Now we determine the “external” (accelerated) phase. Let the moment when the point charge reaches the hole A (a fixed point on the shell) be t = t_A. Since the hole belongs to the shell its position in the lab frame is $x_A = x_s(t_A) + R$, where x_s(t_A) is the shell‐center. Also the point charge is exactly at A so x_p(t_A) = x_A. Conservation of COM gives $(x_s + x_p)/2 = R$ ⟹ $(2x_s + R)/2 = R$, so that $x_s(t_A) = R/2$ and $x_p(t_A) = R/2 + R = 3R/2$. Thus during the external phase the point charge goes from 2R to 3R/2 (a distance of 0.5R) while the shell’s center goes from 0 to R/2.

It is only during the external phase that work is done. The potential difference experienced by the point charge (or equivalently the two‐body system) when the “relative coordinate” (distance between point charge and shell–center) changes from $r_i = 2R$ to $r_A = (x_p – x_s) = 3R/2 – R/2 = R$, is $ΔU = −kQq (1/R − 1/(2R)) = −(kQq)/(2R)$. This lost potential energy goes into kinetic energy of both masses. Since they start from rest and have equal mass the energy is equally shared. Writing (½)m v^2 + (½)m v^2 = m v^2 = (kQq)/(2R), we obtain the speed (magnitude) acquired at A: $v = \sqrt{\frac{kQq}{2mR}}$. Once the point charge enters the shell (r < R), the interior potential is constant so its speed remains = √(kQq/(2mR)) until it “hits” the shell at point B. (Thus option (2) is correct.)

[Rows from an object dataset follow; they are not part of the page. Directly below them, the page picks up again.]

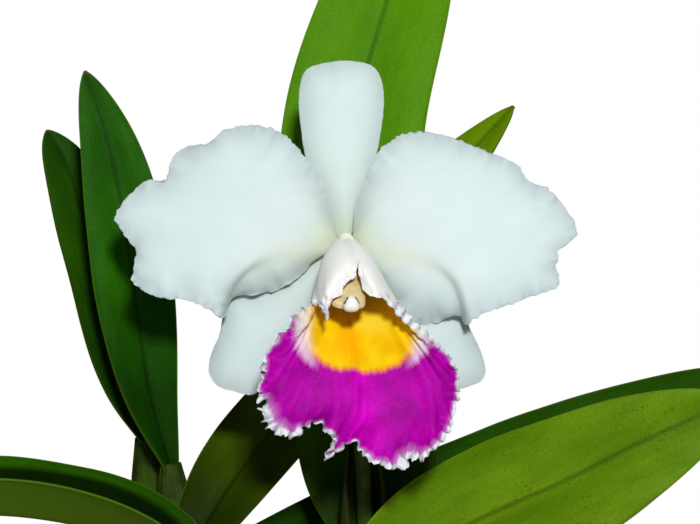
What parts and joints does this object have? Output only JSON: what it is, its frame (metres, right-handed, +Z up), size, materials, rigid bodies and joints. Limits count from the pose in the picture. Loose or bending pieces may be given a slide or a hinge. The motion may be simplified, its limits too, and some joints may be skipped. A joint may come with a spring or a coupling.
{
  "type": "potted cattleya orchid",
  "caption": "Cattleya orchid in flower: white petals and sepals, a frilled magenta and yellow lip, strap leaves on pseudobulbs, in a plain clay pot of bark.",
  "frame": {"origin": "centre of the pot's foot, on the surface it stands on", "axes": "+Z up, along the pot's axis; the flower faces -Y; +X is to the right when the flower is seen from the front"},
  "size_m": [0.3233, 0.156, 0.4301],
  "materials": {
    "clay": "matt unglazed terracotta, slightly mottled",
    "bark": "rough dry fir bark chips",
    "rhizome": "dull olive stem and pale grey-green roots with dry papery skin",
    "pseudobulb": "satin mid-green, lightly grooved, with thin papery rings",
    "leaf": "leathery satin-gloss green with a fine pebbled surface and faint lengthwise veins",
    "sheath": "thin, dull green, drying to straw at its edge",
    "stem": "satin pale green",
    "petal": "soft matt cool white, crystalline, greenish yellow towards the centre",
    "lip": "velvety magenta with a golden throat, a white hood and a ruffled white edge",
    "column": "waxy cream",
    "cap": "waxy near-white"
  },
  "bodies": {
    "root": {"pot": "clay", "bark_medium": "bark", "rhizome_and_roots": "rhizome", "pseudobulb_left_front": "pseudobulb", "pseudobulb_left_back": "pseudobulb", "pseudobulb_lower_left": "pseudobulb", "pseudobulb_centre_left": "pseudobulb", "pseudobulb_right_back": "pseudobulb", "pseudobulb_flowering": "pseudobulb", "pseudobulb_right_front": "pseudobulb", "leaf_left_front": "leaf", "leaf_left_back": "leaf", "leaf_lower_left": "leaf", "leaf_centre_left": "leaf", "leaf_right_back": "leaf", "leaf_flowering": "leaf", "leaf_right_front": "leaf", "flower_sheath": "sheath", "flower_stem": "stem", "ovary": "stem", "dorsal_sepal": "petal", "lateral_sepal_left": "petal", "lateral_sepal_right": "petal", "petal_left": "petal", "petal_right": "petal", "lip": "lip", "column": "column", "anther_cap": "cap"}
  },
  "joints": []
}
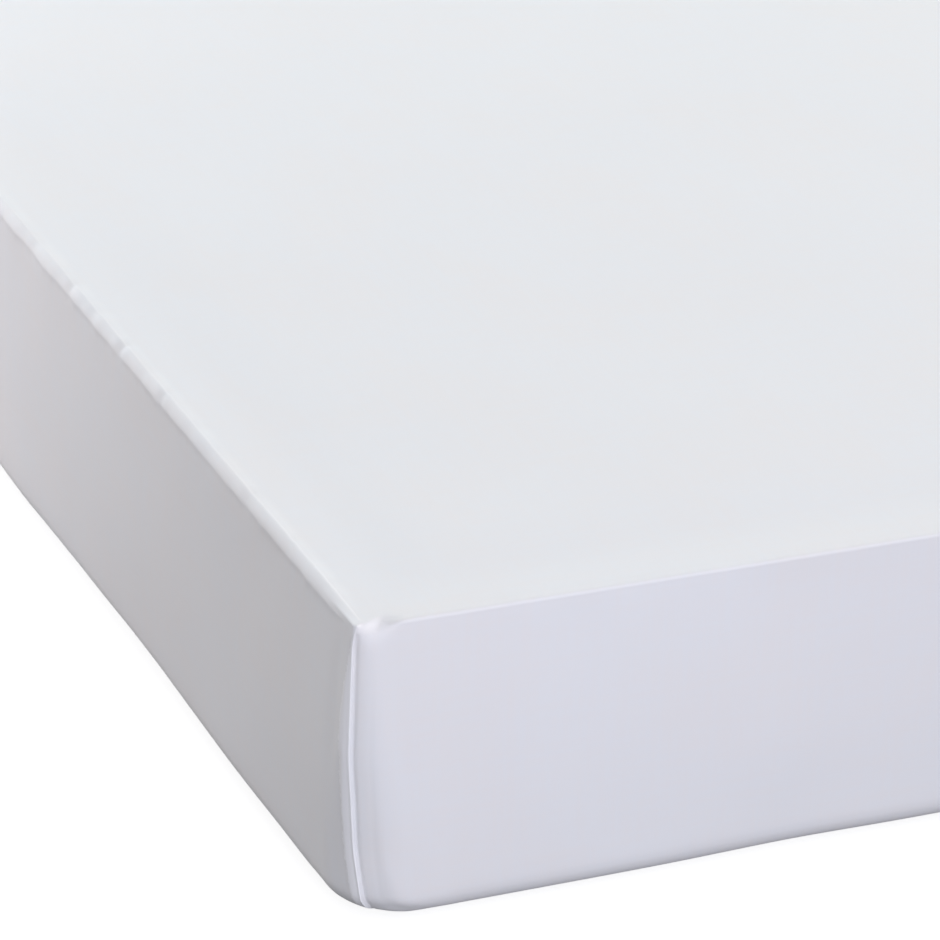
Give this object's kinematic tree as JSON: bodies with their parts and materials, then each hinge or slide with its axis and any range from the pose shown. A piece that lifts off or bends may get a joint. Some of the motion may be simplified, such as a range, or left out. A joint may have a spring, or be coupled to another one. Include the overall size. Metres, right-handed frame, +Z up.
{
  "type": "waterproof mattress protector on mattress",
  "caption": "Fitted cloth cover with sewn box corners and an elastic hem, pulled over a plain mattress to keep liquid out of it.",
  "frame": {"origin": "on the floor, under the middle of the mattress's footprint", "axes": "+Z up, +Y along the mattress, +X across it, and the short front face looks along -Y"},
  "size_m": [0.912, 1.912, 0.2077],
  "materials": {
    "white_cloth": "matte",
    "ticking": "matte"
  },
  "bodies": {
    "root": {"protector": "white_cloth", "mattress": "ticking"}
  },
  "joints": []
}
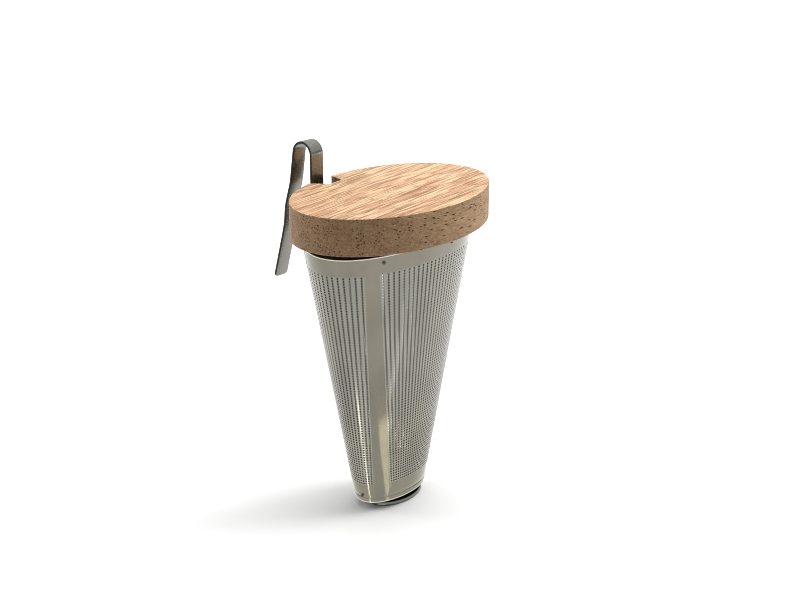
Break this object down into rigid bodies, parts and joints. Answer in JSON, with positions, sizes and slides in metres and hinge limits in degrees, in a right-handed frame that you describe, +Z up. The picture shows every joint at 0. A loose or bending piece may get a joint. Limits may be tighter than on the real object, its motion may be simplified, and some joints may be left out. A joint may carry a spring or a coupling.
{
  "type": "tea strainer",
  "caption": "Hanging tea strainer: an oval beech lid with a dark plug on a perforated oval steel cone, with a bent strap that hooks over a mug's rim.",
  "frame": {"origin": "on the cone's axis, in the plane of the foot's flat underside, on which the object can stand", "axes": "+X along the oval's long axis, +Y towards the strap clip, +Z up through the lid"},
  "size_m": [0.0642, 0.0582, 0.0944],
  "materials": {
    "beech": "fine sanded, unvarnished",
    "sheet_steel": "satin, perforated",
    "strap_steel": "satin",
    "cup_steel": "dull",
    "weld": "dark weld marks",
    "seal": "matt dark silicone"
  },
  "bodies": {
    "strainer": {"strainer_wall": "sheet_steel", "seam_lap": "sheet_steel", "base_cup": "cup_steel", "clip_strap": "strap_steel", "rim_weld_spots": "weld", "base_weld_spots": "weld", "clip_weld_spots": "weld"},
    "lid": {"lid": "beech", "lid_plug": "seal"}
  },
  "joints": [
    {"name": "lid_lift", "type": "slide", "parent": "strainer", "child": "lid", "axis": [0, 0, 1], "range_m": [0, 0.03]}
  ]
}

Now, at collision the point charge strikes the inner surface of the shell. In our lab frame, let the shell–center be at x = X and the collision occur at its leftmost point, so that the collision point is x = X – R. Conservation of COM requires $(X + (X – R))/2 = R$ ⟹ $2X – R = 2R$ ⟹ $X = 3R/2$. Thus the collision point is at $x = 3R/2 – R = R/2$. Notice that during the phase in which there is no force (inside the shell) the shell moves from x = R/2 (its position at A) to x = 3R/2, a displacement of R. (Thus option (4) is correct.) Also, during this inner phase the point charge moves from x = 3R/2 to x = R/2, a distance of R.

The remaining two choices can be checked:

1. The total distance traveled by the point charge in the lab frame is 0.5R (from 2R to 3R/2 externally) plus R (from 3R/2 to R/2 internally) which gives 1.5R – not 5R/2.
2. The time taken from A to B (inside the shell) is the (constant–velocity) time t = distance/speed = R/√(kQq/(2mR)) = √(2mR^3/(kQq)), not √(8mR^3/(kQq)).

Thus only options (2) and (4) are correct.

Explanation (minimal):

• Use the fact that outside the shell the field is as if all Q were at the center. Let the potential be V = kQ/r.
• Using COM conservation, at the hole A (a point on the shell) we obtain: shell center x = R/2 and charge x = 3R/2.
• Energy difference between r = 2R and r = R gives ΔU = –kQq/(2R) which is shared equally: m v² = kQq/(2R) → v = √(kQq/(2mR)). (Option 2)
• Once the charge is inside the shell, the field is (almost) zero so the velocities are constant. COM gives that the shell’s center moves an extra R. (Option 4)

Answer:

• Option (2) and Option (4) are correct.